Mulanya, ia menghadap Ita pada akhir Desember 2022 untuk menyerahkan draf SK terkait tambahan penghasilan pegawai yang tak kunjung ditandatangani Ita. Ia juga melaporkan adanya iuran kebersamaan pegawai Bapenda.

"(Saya menjelaskan) Memang Bu, kami ada iuran kebersamaan untuk non-ASN, driver, terus saya tulis angka Rp 800-900 juta (di kertas) karena (nominalnya) nggak pasti," kata Ita di Tipikor Semarang, Senin (30/6/2025).

"Terus Bu Ita narik (kertas) terus nulis '300', diceklis. (Saya bilang) 'Maksudnya bagaimana, Bu?' (dijawab) 'yo kui (itu)'. Saya tanya 'berarti saya menyerahkan Rp 300 juta?' (dijawab) 'yowes to (ya sudah)'," lanjutnya.

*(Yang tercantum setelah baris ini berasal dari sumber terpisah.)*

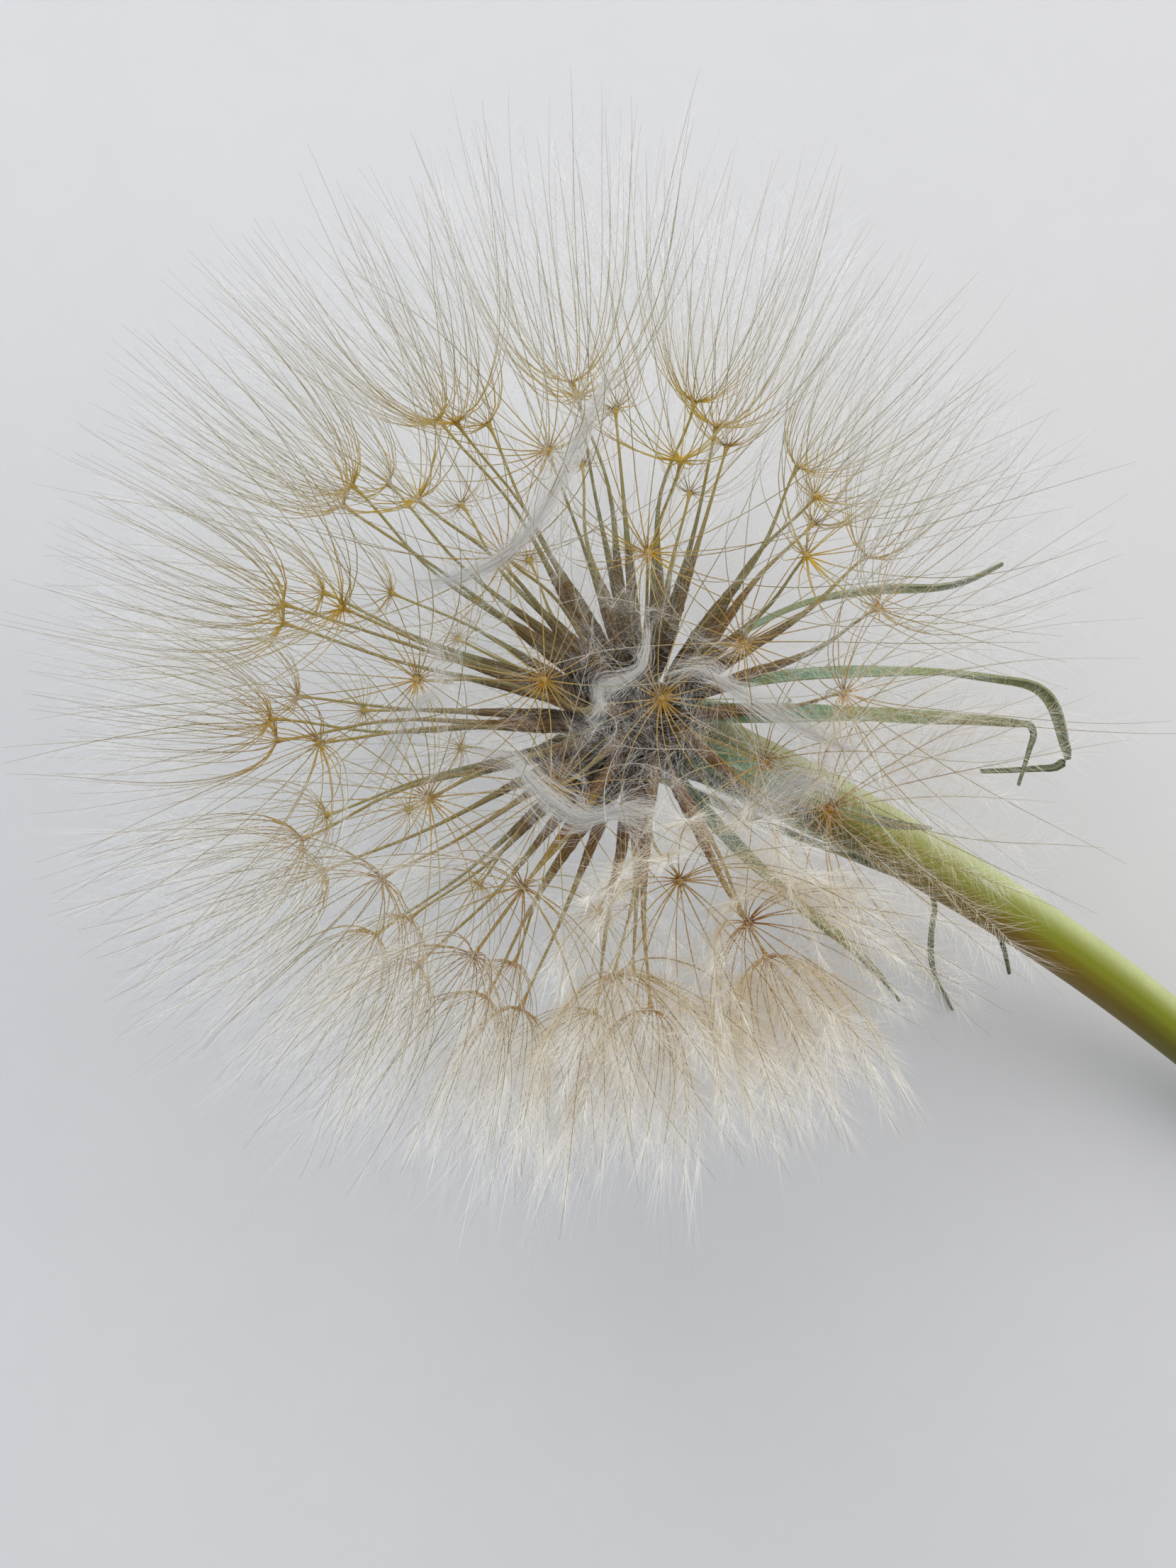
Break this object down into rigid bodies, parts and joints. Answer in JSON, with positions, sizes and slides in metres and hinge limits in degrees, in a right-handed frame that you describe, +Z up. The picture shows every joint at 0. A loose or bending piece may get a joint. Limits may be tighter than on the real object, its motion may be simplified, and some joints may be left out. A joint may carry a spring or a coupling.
{
  "type": "goat's-beard seed head",
  "caption": "Ball-shaped seed head of a large dandelion-like flower, laid on its side, with feathered parachutes round a receptacle, narrow bent-back bracts and a cut stem.",
  "frame": {"origin": "middle of the footprint's box, on the surface that the plant lies on", "axes": "+X from the head along the stem to its cut end, +Z up"},
  "size_m": [0.1646, 0.1058, 0.1003],
  "materials": {
    "stem": "smooth green stem, olive to amber, faintly ribbed",
    "bract": "dull grey-green leaf, drying to straw at the tip",
    "receptacle": "pitted dry flesh",
    "seed": "rough brown achene, straw beak and bristles, white translucent plumes"
  },
  "bodies": {
    "root": {"bract_1": "bract", "bract_2": "bract", "bract_3": "bract", "bract_4": "bract", "bract_5": "bract", "bract_6": "bract", "bract_7": "bract", "bract_8": "bract", "receptacle": "receptacle", "seed_01": "seed", "seed_02": "seed", "seed_04": "seed", "seed_05": "seed", "seed_07": "seed", "seed_08": "seed", "seed_10": "seed", "seed_11": "seed", "seed_13": "seed", "seed_14": "seed", "seed_16": "seed", "seed_17": "seed", "seed_19": "seed", "seed_20": "seed", "seed_22": "seed", "seed_23": "seed", "seed_25": "seed", "seed_26": "seed", "seed_28": "seed", "seed_29": "seed", "seed_31": "seed", "seed_32": "seed", "seed_34": "seed", "seed_35": "seed", "seed_37": "seed", "seed_38": "seed", "seed_40": "seed", "seed_41": "seed", "seed_43": "seed", "seed_44": "seed", "seed_46": "seed", "seed_47": "seed", "seed_49": "seed", "seed_50": "seed", "seed_52": "seed", "seed_53": "seed", "seed_55": "seed", "seed_56": "seed", "seed_58": "seed", "seed_59": "seed", "seed_61": "seed", "seed_62": "seed", "seed_64": "seed", "seed_65": "seed", "seed_67": "seed", "seed_68": "seed", "seed_70": "seed", "seed_71": "seed", "seed_73": "seed", "seed_74": "seed", "stem": "stem"}
  },
  "joints": []
}
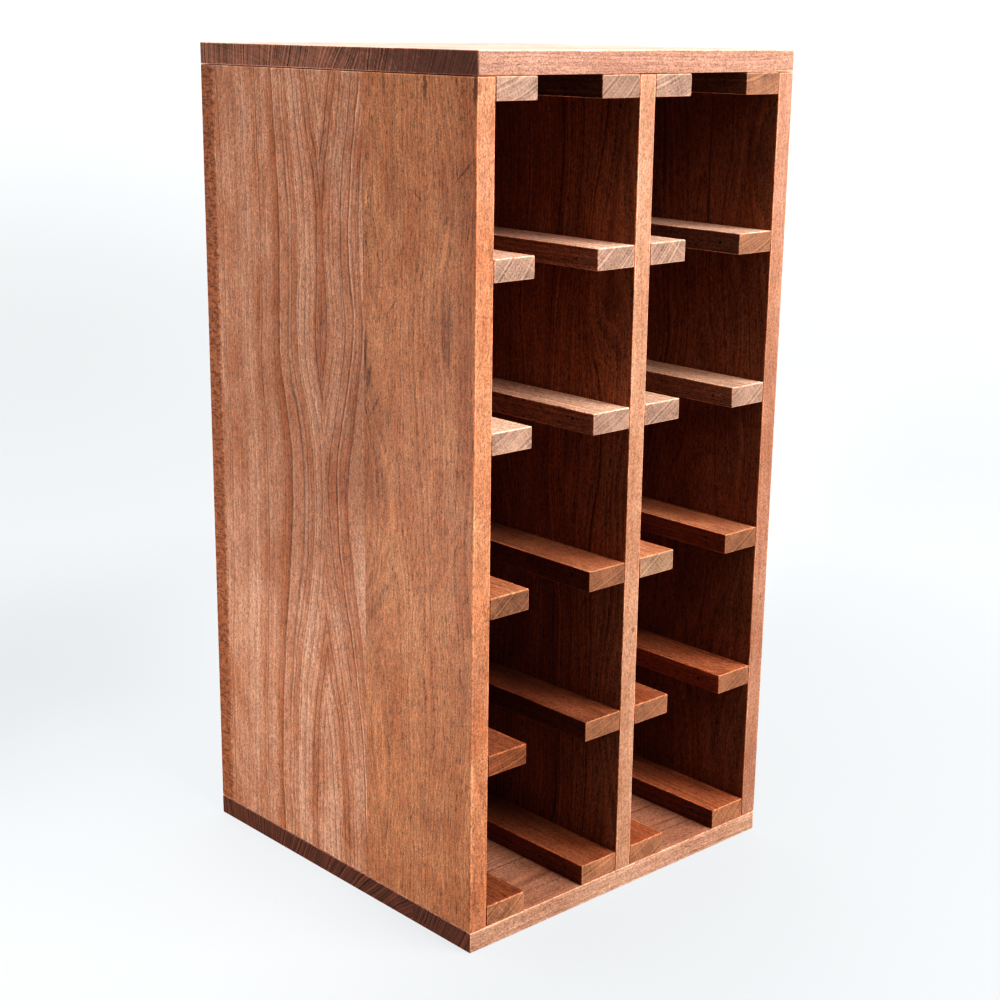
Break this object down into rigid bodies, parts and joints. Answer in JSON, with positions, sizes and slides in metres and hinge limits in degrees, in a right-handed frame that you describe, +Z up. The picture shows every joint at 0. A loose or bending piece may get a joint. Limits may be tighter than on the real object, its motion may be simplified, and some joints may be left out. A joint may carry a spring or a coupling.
{
  "type": "wine rack",
  "caption": "Open-fronted hardwood wine rack, a tall box with a centre divider and paired rails on the walls that carry bottles lying front to back.",
  "frame": {"origin": "centre of the base, on the surface that the rack stands on", "axes": "+Z up; the open front faces -Y; +X to the right of someone looking into the front"},
  "size_m": [0.3, 0.3, 0.6],
  "materials": {
    "carcass_wood": "oiled reddish-brown hardwood, satin",
    "rail_wood": "oiled reddish-brown hardwood, satin, sawn ends sanded",
    "back_wood": "oiled reddish-brown hardwood veneer, satin",
    "dowel_wood": "bare beech, glued in"
  },
  "bodies": {
    "root": {"top_board": "carcass_wood", "bottom_board": "carcass_wood", "left_side_panel": "carcass_wood", "right_side_panel": "carcass_wood", "centre_divider": "carcass_wood", "back_panel": "back_wood", "left_bay_rail_1_left": "rail_wood", "left_bay_rail_1_right": "rail_wood", "left_bay_rail_2_left": "rail_wood", "left_bay_rail_2_right": "rail_wood", "left_bay_rail_3_left": "rail_wood", "left_bay_rail_3_right": "rail_wood", "left_bay_rail_4_left": "rail_wood", "left_bay_rail_4_right": "rail_wood", "left_bay_rail_5_left": "rail_wood", "left_bay_rail_5_right": "rail_wood", "left_bay_rail_6_left": "rail_wood", "left_bay_rail_6_right": "rail_wood", "right_bay_rail_1_left": "rail_wood", "right_bay_rail_1_right": "rail_wood", "right_bay_rail_2_left": "rail_wood", "right_bay_rail_2_right": "rail_wood", "right_bay_rail_3_left": "rail_wood", "right_bay_rail_3_right": "rail_wood", "right_bay_rail_4_left": "rail_wood", "right_bay_rail_4_right": "rail_wood", "right_bay_rail_5_left": "rail_wood", "right_bay_rail_5_right": "rail_wood", "right_bay_rail_6_left": "rail_wood", "right_bay_rail_6_right": "rail_wood", "bottom_left_dowel_front": "dowel_wood", "bottom_left_dowel_middle": "dowel_wood", "bottom_left_dowel_rear": "dowel_wood", "bottom_centre_dowel_front": "dowel_wood", "bottom_centre_dowel_middle": "dowel_wood", "bottom_centre_dowel_rear": "dowel_wood", "bottom_right_dowel_front": "dowel_wood", "bottom_right_dowel_middle": "dowel_wood", "bottom_right_dowel_rear": "dowel_wood", "top_left_dowel_front": "dowel_wood", "top_left_dowel_middle": "dowel_wood", "top_left_dowel_rear": "dowel_wood", "top_centre_dowel_front": "dowel_wood", "top_centre_dowel_middle": "dowel_wood", "top_centre_dowel_rear": "dowel_wood", "top_right_dowel_front": "dowel_wood", "top_right_dowel_middle": "dowel_wood", "top_right_dowel_rear": "dowel_wood"}
  },
  "joints": []
}
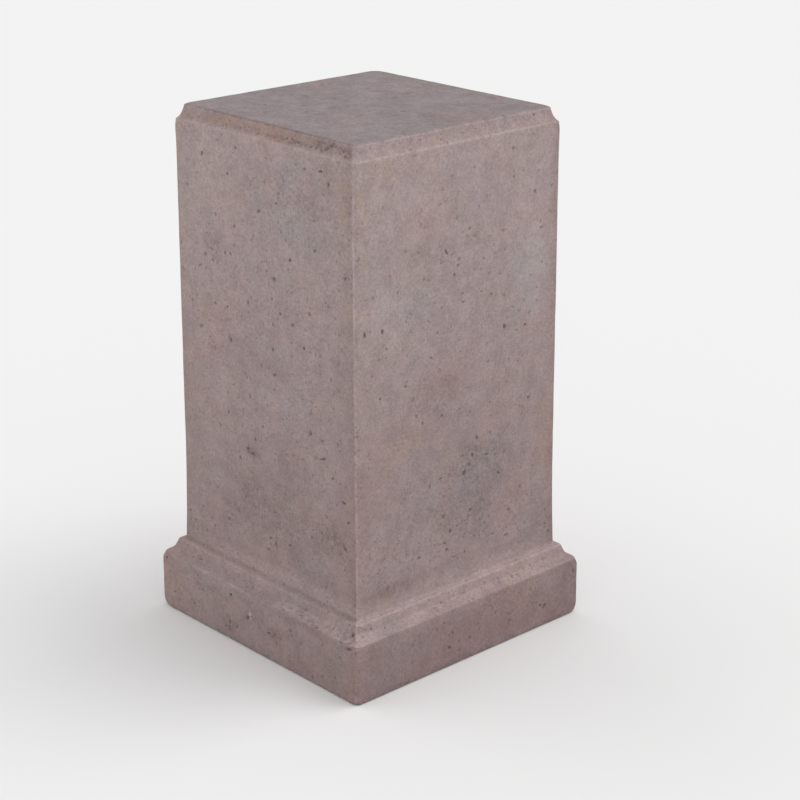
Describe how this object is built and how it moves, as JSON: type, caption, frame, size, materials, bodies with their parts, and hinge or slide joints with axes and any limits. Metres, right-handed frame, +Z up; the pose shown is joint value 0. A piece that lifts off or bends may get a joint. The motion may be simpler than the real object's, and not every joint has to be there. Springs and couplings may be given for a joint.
{
  "type": "pedestal",
  "caption": "Square stone pedestal: low plinth, cove base moulding, plain shaft that narrows slightly, and a flat table above a cavetto. Stands by its weight and carries a statue or urn.",
  "frame": {"origin": "middle of the flat underside, on the surface the pedestal stands on", "axes": "+Z up the shaft; +X and +Y square to two neighbouring faces, which are alike"},
  "size_m": [0.3556, 0.3556, 0.6145],
  "materials": {
    "cast_stone": "matt, finely pitted, mauve-brown"
  },
  "bodies": {
    "root": {"pedestal": "cast_stone"}
  },
  "joints": []
}
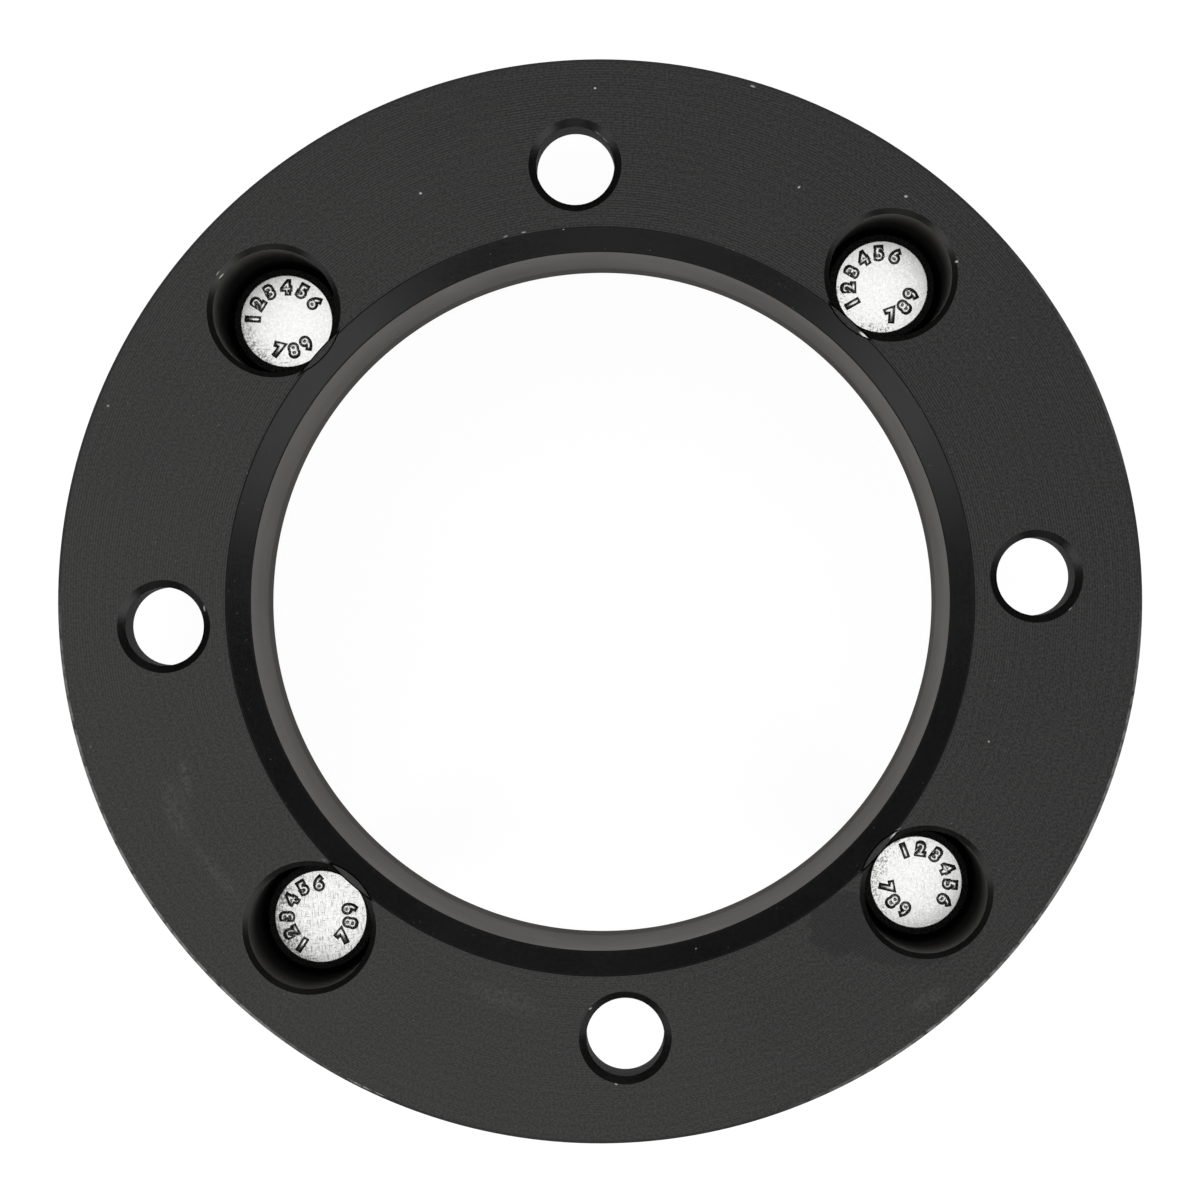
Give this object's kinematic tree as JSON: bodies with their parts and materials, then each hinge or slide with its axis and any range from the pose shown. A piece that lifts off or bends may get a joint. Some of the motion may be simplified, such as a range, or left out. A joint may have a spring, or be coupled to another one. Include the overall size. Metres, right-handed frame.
{
  "type": "wheel spacer",
  "caption": "Thick black ring that bolts to a hub and carries a wheel further out, with plain hub holes between press-in wheel studs round a large bore.",
  "frame": {"origin": "centre of the bolt circle, on the face that bolts to the hub", "axes": "+Z out of the hub face along the bore, +X through the centre of one hub hole; the studs point along -Z"},
  "size_m": [0.17, 0.17, 0.0699],
  "materials": {
    "black_anodised": "matte black anodised over fine turning lines",
    "stud_steel": "bright plated steel"
  },
  "bodies": {
    "root": {"spacer_ring": "black_anodised", "wheel_stud_1": "stud_steel", "wheel_stud_2": "stud_steel", "wheel_stud_3": "stud_steel", "wheel_stud_4": "stud_steel"}
  },
  "joints": []
}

Ita kemudian disebut menerima uang dari iuran kebersamaan pegawai secara bertahap dengan total Rp 1,2 miliar. Alwin Basri, yang menjabat sebagai Ketua TP PKK Kota Semarang juga disebut meminta bagian dari iuran kebersamaan pada Mei 2023.

"Saya dipanggil Pak Alwin ke Gedung PKK, ditanya 'kerjamu piye?'. Terus ngomong 'aku ngerti Mbak, koe ke'i (memberi) 'ibue' Rp 300 juta. Lah terus aku mbok support opo?'," tuturnya.

Ketua Majelis Hakim, Gatot Sarwadi lantas bertanya siapa yang dimaksud 'ibue'. Iin pun menyebut yang dimaksud yakni Ita. Ia mengaku sempat kebingungan karena PKK tak ada hubungannya dengan Bapenda.

"(Alwin bilang) 'Kerjamu itu dipantau sama Bu Ita, tapi kamu juga harus support ke saya. Kalau Bu Ita minta Rp 300 juta berarti saya minta Rp 200 juta," jelas Iin.

Tak hanya itu, ia juga sempat diminta tambahan Rp 3 miliar lagi oleh Alwin pada September 2023 untuk kebutuhan politik. Ia mengaku merasa tak nyaman dan galau saat diminta menyetorkan uang kepada Alwin.

"Saya nggak nyaman, beliau atasan saya, semua perintah harus dilakukan, tapi saya nggak nyaman. Apalagi pas Pak Alwin minta itu ada bahasanya 'koe macem-macem tak sikat'," ungkapnya.

Saat ditanya hakim apa maksud 'tak sikat', ia mengaku takut dipindah ataupun dihabisi. "Saya juga nggak tahu sikat maksudnya apa," ujarnya.

Iin menguraikan, ia menyetorkan uang untuk Alwin sebanyak empat kali. Pada Juli sebanyak Rp 200 juta, September sebanyak Rp 200 juta, Oktober sebanyak Rp 300 juta, dan November sebanyak Rp 300 juta. Total Rp 1 miliar.